After the case was summed up this morning (Thursday - day eight of the trial), Judge Michael Stokes sent out the Nottingham Crown Court jury to begin discussions after hearing all the evidence.
Two men, Carl Green (25) and Christopher Buckland (30), have already admitted the murder of Mr Johnson but tenant Daniel Bastable (20) denies the charge.
It is alleged that Bastable, who was a fellow resident at the halfway house for vulnerable people on Chesterfield Road South, stamped on Mr Johnson after he had already been attacked by Green and Buckland.
Before the jury retired, both the defence and prosecution cases were summed up by Stuart Rafferty QC and Tim Spencer QC who was defending Bastable.
Mr Spencer told the jury yesterday that they should approach a verdict in a ‘cold, clinical and dispassionate way’ and that, although many accusations could be thrown at Bastable, he was not a murderer.
“Green and Buckland are trying to shift the blame to have their own sentences reduced, they are flawed sources, you must have grave concerns, they are trying to shirk responsibility,” he told the jury.
“There is absolutely no support whatsoever from the scientific evidence for what is said about Danny Bastable stamping.”
Mr Spencer said that the defendant had lied out of fear and he had been intimidated by older men in the house they shared.
“He was 19, I am not parading this as a defence but the point is that this is is not a mature, dominant person, this is a baby if you like, a boy amongst men.
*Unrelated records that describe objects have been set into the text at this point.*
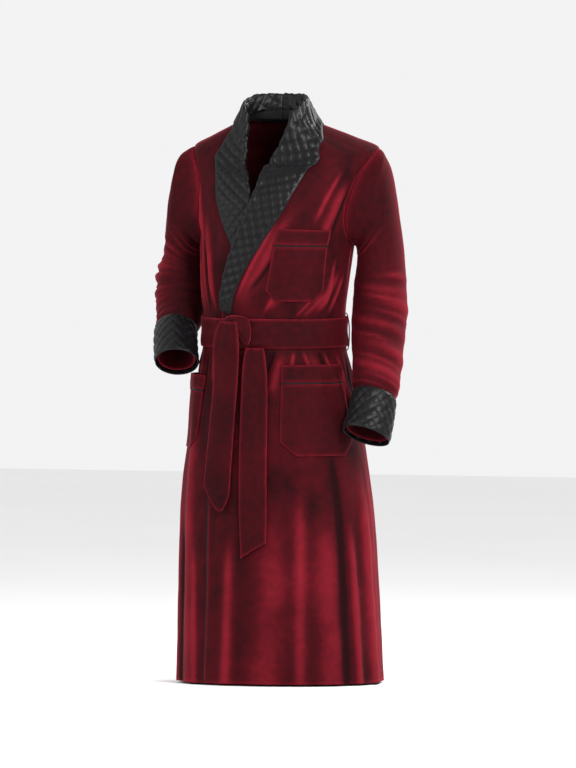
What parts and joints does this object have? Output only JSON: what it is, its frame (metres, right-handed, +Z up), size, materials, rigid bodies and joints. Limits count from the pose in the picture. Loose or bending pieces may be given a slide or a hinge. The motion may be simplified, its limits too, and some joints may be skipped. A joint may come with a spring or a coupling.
{
  "type": "full-length smoking jacket",
  "caption": "Full-length velvet smoking jacket with a quilted satin shawl collar and cuffs, patch pockets and a tied belt.",
  "frame": {"origin": "middle of the neck base, where the wearer carries the garment on neck and shoulders", "axes": "+Z up along the standing wearer, -Y the way the front faces, +X towards the wearer's left"},
  "size_m": [0.6177, 0.3809, 1.3797],
  "materials": {
    "velvet": "burgundy velvet pile",
    "satin": "black quilted satin",
    "piping": "black cord"
  },
  "bodies": {
    "root": {"back": "velvet", "front_left": "velvet", "front_right": "velvet", "sleeve_left": "velvet", "sleeve_right": "velvet", "breast_pocket": "velvet", "breast_band": "velvet", "pocket_left": "velvet", "band_left": "velvet", "pocket_right": "velvet", "band_right": "velvet", "belt_band": "velvet", "belt_knot": "velvet", "belt_end_left": "velvet", "belt_end_right": "velvet", "belt_loop_left": "velvet", "belt_loop_right": "velvet", "collar_left": "satin", "collar_right": "satin", "cuff_left": "satin", "cuff_right": "satin", "breast_piping": "piping", "piping_left": "piping", "piping_right": "piping", "front_piping": "piping"}
  },
  "joints": []
}
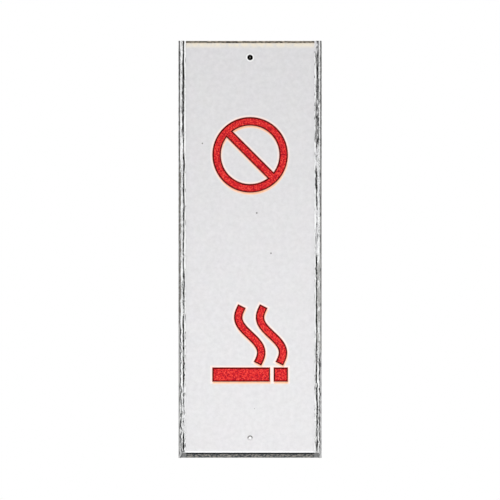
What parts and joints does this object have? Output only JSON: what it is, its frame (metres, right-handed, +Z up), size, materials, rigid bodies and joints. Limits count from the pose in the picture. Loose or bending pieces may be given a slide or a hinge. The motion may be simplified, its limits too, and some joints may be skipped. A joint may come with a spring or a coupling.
{
  "type": "no smoking sign",
  "caption": "Tall narrow wall sign: a white plate clasped by crimped lips along both long edges of a folded metal backing, with a hanging eyelet at the top.",
  "frame": {"origin": "middle of the flat back, on the face that lies against the wall", "axes": "+Z up the sign, +X to the right of a reader, -Y out of the front towards the reader"},
  "size_m": [0.103, 0.004, 0.3],
  "materials": {
    "bright_sheet": "bright rolled sheet, hand-crimped",
    "white_plate": "semi-gloss white, lightly mottled, with red print",
    "black_eyelet": "blackened"
  },
  "bodies": {
    "root": {"backing": "bright_sheet", "face_plate": "white_plate", "hanging_eyelet": "black_eyelet"}
  },
  "joints": []
}
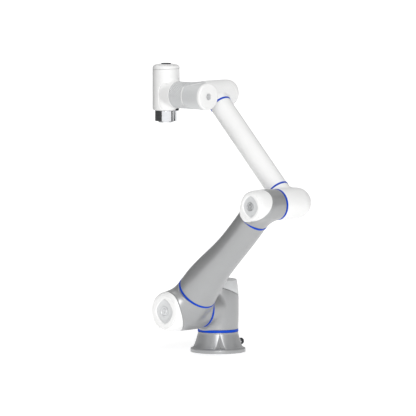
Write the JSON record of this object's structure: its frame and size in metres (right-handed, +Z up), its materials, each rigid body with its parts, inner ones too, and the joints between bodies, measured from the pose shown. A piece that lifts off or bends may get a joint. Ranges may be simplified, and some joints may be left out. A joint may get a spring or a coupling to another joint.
{
  "type": "collaborative robot arm",
  "caption": "Six-axis jointed robot arm with T-shaped joint modules, tapered tubes, blue seal rings and a flanged round base.",
  "frame": {"origin": "centre of the base's underside, on the axis of joint 1", "axes": "+Z up along joint 1, X in the plane of the arm, -Y towards the capped faces of the shoulder and elbow modules"},
  "size_m": [0.6406, 0.429, 1.1269],
  "materials": {
    "grey_shell": "satin mid grey paint",
    "light_shell": "satin light grey paint",
    "white_shell": "satin white",
    "blue_ring": "satin blue seal",
    "steel": "turned steel",
    "aluminium": "satin",
    "motor_winding": "enamelled copper",
    "circuit_board": "matte green",
    "dark_plastic": "matte near black"
  },
  "bodies": {
    "base": {"base_housing": "grey_shell", "base_plate": "aluminium", "base_seal_ring": "blue_ring", "j1_output_flange": "steel", "base_connector": "steel", "connector_cap": "dark_plastic"},
    "shoulder": {"shoulder_housing": "grey_shell", "shoulder_cap": "light_shell", "j1_reducer": "steel", "j1_motor": "motor_winding", "j1_drive_board": "circuit_board", "j2_output_flange": "steel", "j2_seal_ring": "blue_ring"},
    "upper_arm": {"j2_housing": "grey_shell", "j2_cap": "white_shell", "j2_cap_inlay": "light_shell", "j2_cap_plug": "aluminium", "j2_reducer": "steel", "j2_motor": "motor_winding", "j2_drive_board": "circuit_board", "upper_arm_lower_ring": "blue_ring", "upper_arm_tube": "grey_shell", "upper_arm_upper_ring": "blue_ring", "j3_housing": "grey_shell", "j3_cap": "white_shell", "j3_cap_inlay": "light_shell", "j3_cap_plug": "aluminium", "j3_reducer": "steel", "j3_motor": "motor_winding", "j3_drive_board": "circuit_board", "j3_seal_ring": "blue_ring"},
    "forearm": {"elbow_housing": "white_shell", "j3_output_flange": "steel", "forearm_lower_ring": "blue_ring", "forearm_tube": "white_shell", "forearm_upper_ring": "blue_ring", "j4_housing": "white_shell", "j4_cap": "white_shell", "j4_reducer": "steel", "j4_motor": "motor_winding", "j4_drive_board": "circuit_board"},
    "wrist_1": {"j4_output_flange": "steel", "j5_housing": "light_shell", "j5_cap": "white_shell", "j5_cap_plug": "aluminium", "j5_light_ring": "white_shell", "j5_cover": "light_shell", "j5_reducer": "steel", "j5_motor": "motor_winding", "j5_drive_board": "circuit_board"},
    "wrist_2": {"j5_output_flange": "steel", "j6_housing": "white_shell", "j6_cap": "white_shell", "tool_io_socket": "dark_plastic", "j6_reducer": "steel", "j6_motor": "motor_winding", "j6_drive_board": "circuit_board"},
    "button": {"teach_button": "dark_plastic"},
    "tool": {"tool_flange": "steel"}
  },
  "joints": [
    {"name": "j1_base_turn", "type": "hinge", "parent": "base", "child": "shoulder", "pos_m": [0, 0, 0], "axis": [0, 0, 1], "range_deg": [-360, 360]},
    {"name": "j2_shoulder_swing", "type": "hinge", "parent": "shoulder", "child": "upper_arm", "pos_m": [0, 0, 0.1765], "axis": [0, 1, 0], "range_deg": [-405, 315]},
    {"name": "j3_elbow_swing", "type": "hinge", "parent": "upper_arm", "child": "forearm", "pos_m": [0.42921, 0, 0.60571], "axis": [0, 1, 0], "range_deg": [-64, 246]},
    {"name": "j4_wrist_swing", "type": "hinge", "parent": "forearm", "child": "wrist_1", "pos_m": [0.02758, 0, 1.00735], "axis": [0, 1, 0], "range_deg": [-315, 405]},
    {"name": "j5_wrist_roll", "type": "hinge", "parent": "wrist_1", "child": "wrist_2", "pos_m": [0.02758, -0.188, 1.00735], "axis": [1, 0, 0], "range_deg": [-450, 270]},
    {"name": "j6_tool_spin", "type": "hinge", "parent": "wrist_2", "child": "tool", "pos_m": [-0.09642, -0.188, 1.00735], "axis": [0, 0, 1], "range_deg": [-360, 360]},
    {"name": "teach_button_press", "type": "slide", "parent": "wrist_2", "child": "button", "axis": [0, 0, -1], "range_m": [0, 0.0015], "stiffness_N_per_m": 1500, "springref_m": -0.001}
  ]
}
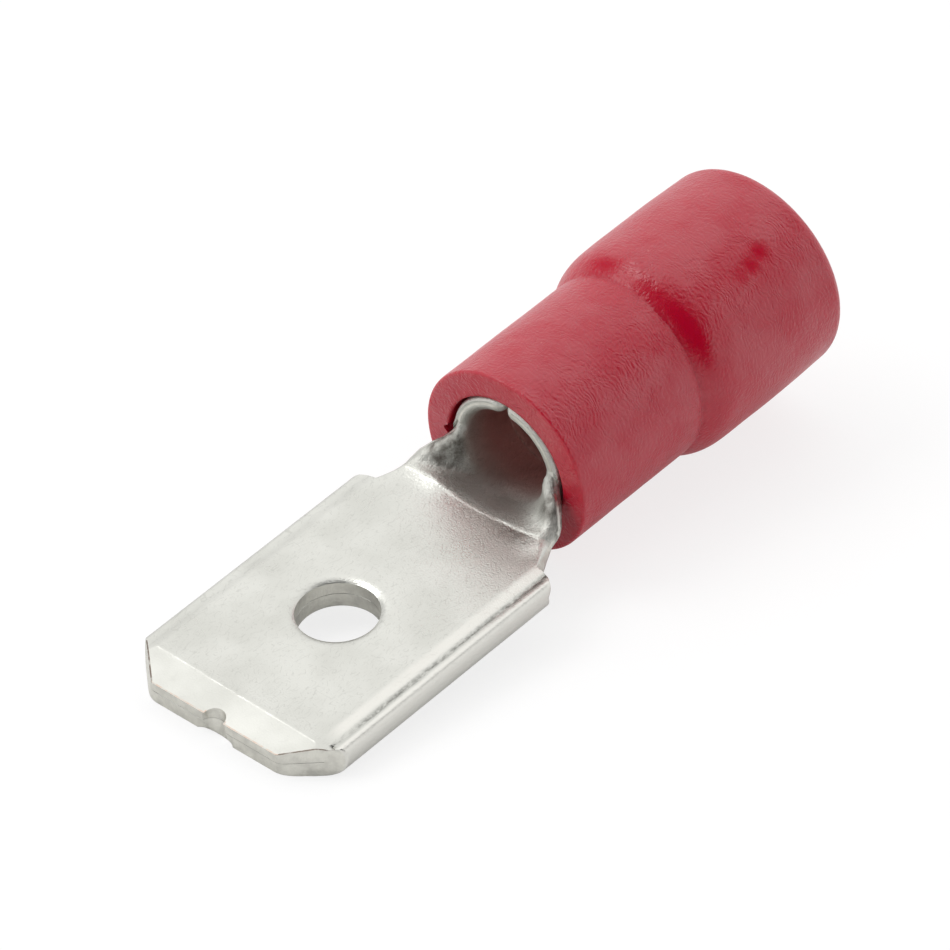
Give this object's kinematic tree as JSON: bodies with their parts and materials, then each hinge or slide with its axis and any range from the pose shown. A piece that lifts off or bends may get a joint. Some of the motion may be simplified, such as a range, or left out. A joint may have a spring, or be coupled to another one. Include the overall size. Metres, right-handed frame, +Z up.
{
  "type": "male spade terminal",
  "caption": "Insulated male spade terminal: a flat tinned tab with a detent hole, folded and rolled from one sheet, in a stepped red vinyl sleeve for crimping onto a wire.",
  "frame": {"origin": "bottom centre of the box, on the floor that the terminal rests on", "axes": "+X along the terminal from the tab's tip to the wire end, the terminal's own axis leaning 6 degrees up from it as it rests; +Y across the tab; +Z up"},
  "size_m": [0.0194, 0.0064, 0.0061],
  "materials": {
    "tinned_brass": "satin tin plate over brass",
    "red_vinyl": "semi-gloss soft vinyl with a fine grain"
  },
  "bodies": {
    "root": {"folded_terminal": "tinned_brass", "insulating_sleeve": "red_vinyl"}
  },
  "joints": []
}
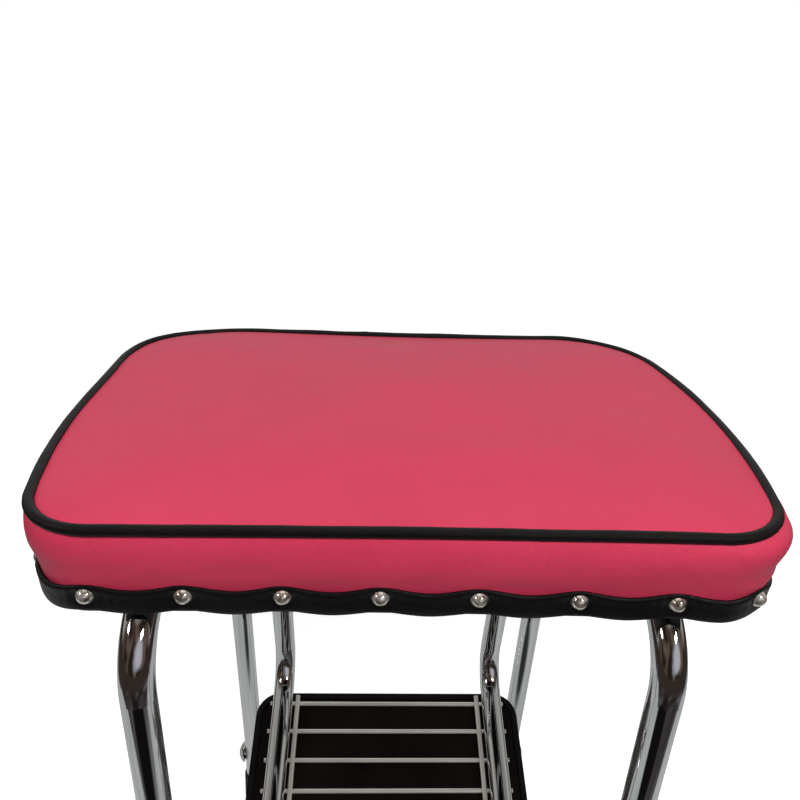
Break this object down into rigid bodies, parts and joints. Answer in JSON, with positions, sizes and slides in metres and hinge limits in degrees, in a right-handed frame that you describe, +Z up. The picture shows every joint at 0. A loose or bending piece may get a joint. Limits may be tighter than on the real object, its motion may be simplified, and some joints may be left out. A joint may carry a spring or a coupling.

It fits with him cowering on the bed,” added Mr Spencer.
“The prosecution cannot salvage a murder prosecution simply because of lies - lies by themselves cannot make a case, innocent people lie through fear to protect others.
“You may want to censor him on a moral level but that doesn’t amount to murder.”
Mr Rafferty told the jury that the attack was ‘savage, prolonged, merciless and unjustified’.
He said that when Bastable told tenant Brian Hurst to keep quiet about the attack the next morning, it was an admission of guilt.
Summing up the case today, Judge Stokes reminded the jury that Mr Johnson had died from multiple fractures to his chest which had damaged his spleen, heart, liver and lungs.
“Carl Green and Christopher Buckland may think they have something to gain in giving evidence, bare that in mind, but that does not mean they are incapable of telling the truth,” said Judge Stokes.
“Although Daniel Bastable did not give evidence on oath, that doesn’t mean that the burden on the crown (prosecution’s case) is diluted - consider what Daniel Bastable said in police interviews, as the defence points out he denied taking part in violence all the way through.”
Judge Stokes also pointed out that 34 hours had passed between Bastable’s first police interview and a later police interview where he conceded that Green had started the assault.